Deutsche Bank projects gold could reach $4,000 per ounce in 2026

Deutsche Bank analysts have increased their 2026 gold price forecast, citing strong recent gains in the metal and expectations for potential U.S. interest rate cuts, as well as ongoing questions over the Federal Reserve’s independence.

In a client briefing, the team led by Michael Hsueh raised the average projected price for 2026 to $4,000 per troy ounce, up from a previous $3,700/oz estimate. Spot gold recently touched $3,700, reflecting investor anticipation that the Fed will lower rates by at least 25 basis points at the end of its two-day policy meeting this week. Historically, lower rates support gold by reducing the opportunity cost of holding the metal, weakening the dollar, and increasing its appeal as a hedge against inflation and a safe-haven investment.

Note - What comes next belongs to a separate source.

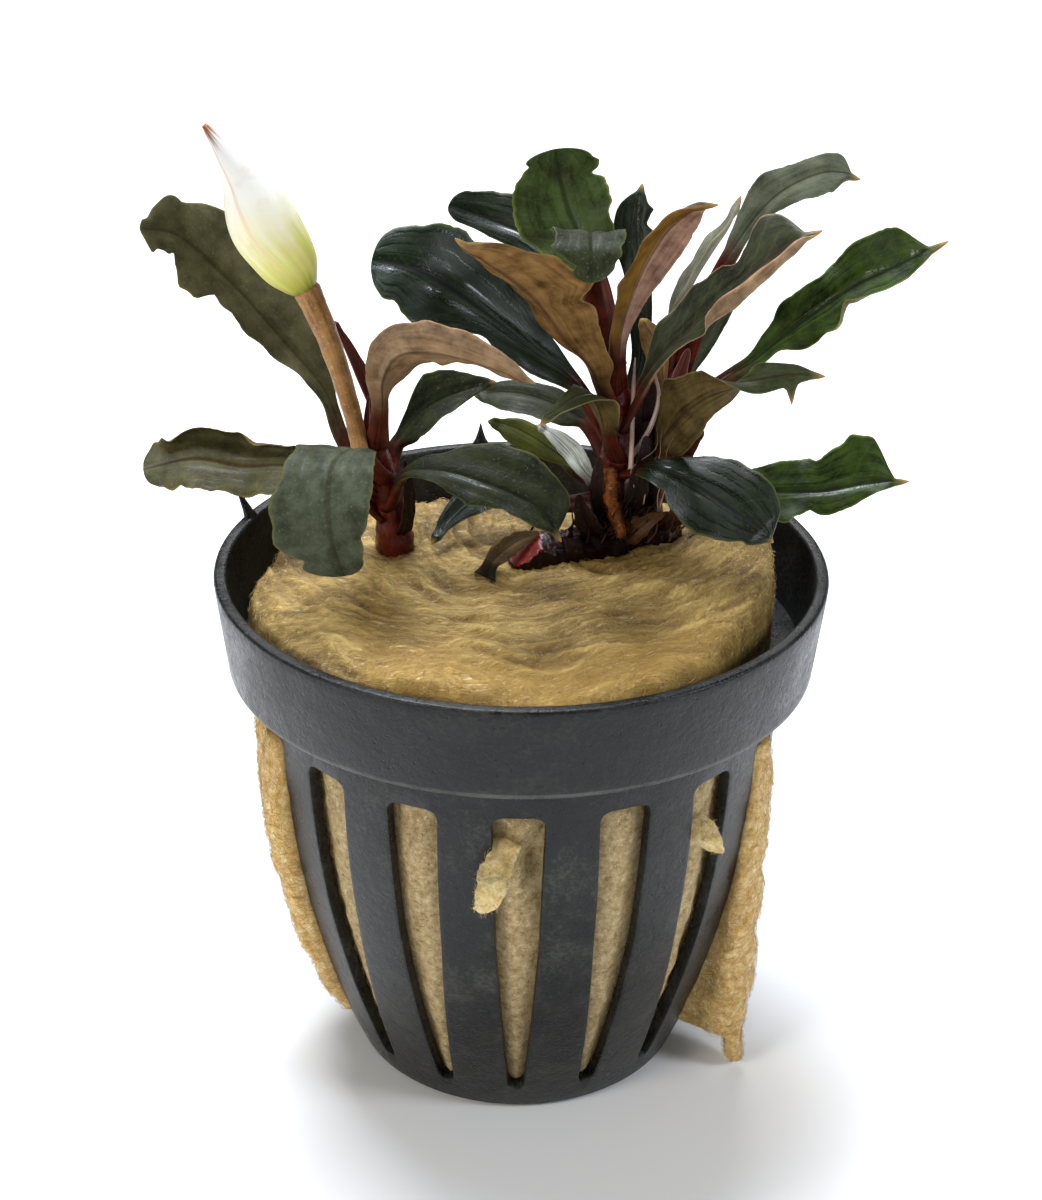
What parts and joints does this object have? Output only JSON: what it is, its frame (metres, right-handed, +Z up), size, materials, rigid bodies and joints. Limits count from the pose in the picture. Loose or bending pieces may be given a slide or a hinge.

The analysts also flagged political factors affecting market sentiment. President Donald Trump has criticized the Fed for not cutting rates quickly enough, singled out Chair Jerome Powell, and attempted to remove Governor Lisa Cook over alleged property dealings. A federal appeals court blocked Trump’s action this week, with the White House expected to appeal to the Supreme Court.

“Challenges to Fed independence, along with changes in the composition of the rate-setting Federal Open Market Committee, are creating uncertainty about how monetary policy will respond to next year’s economic conditions,” Deutsche Bank noted.

Demand for gold remains strong, driven largely by China. According to the analysts, China’s net gold imports via Hong Kong jumped 126.8% from June to July, while the country’s central bank continues to increase reserves. Globally, total gold demand—including over-the-counter trading—rose 3% year-over-year in the second quarter, with investment demand up 78%.

Despite the bullish outlook, Deutsche Bank highlighted several potential risks, including robust equity returns, more certainty around U.S. trade policy, tighter immigration regulations reducing labor needs, and the possibility that the Fed may hold rates steady in 2026. The analysts also noted that gold has historically underperformed in the fourth quarter.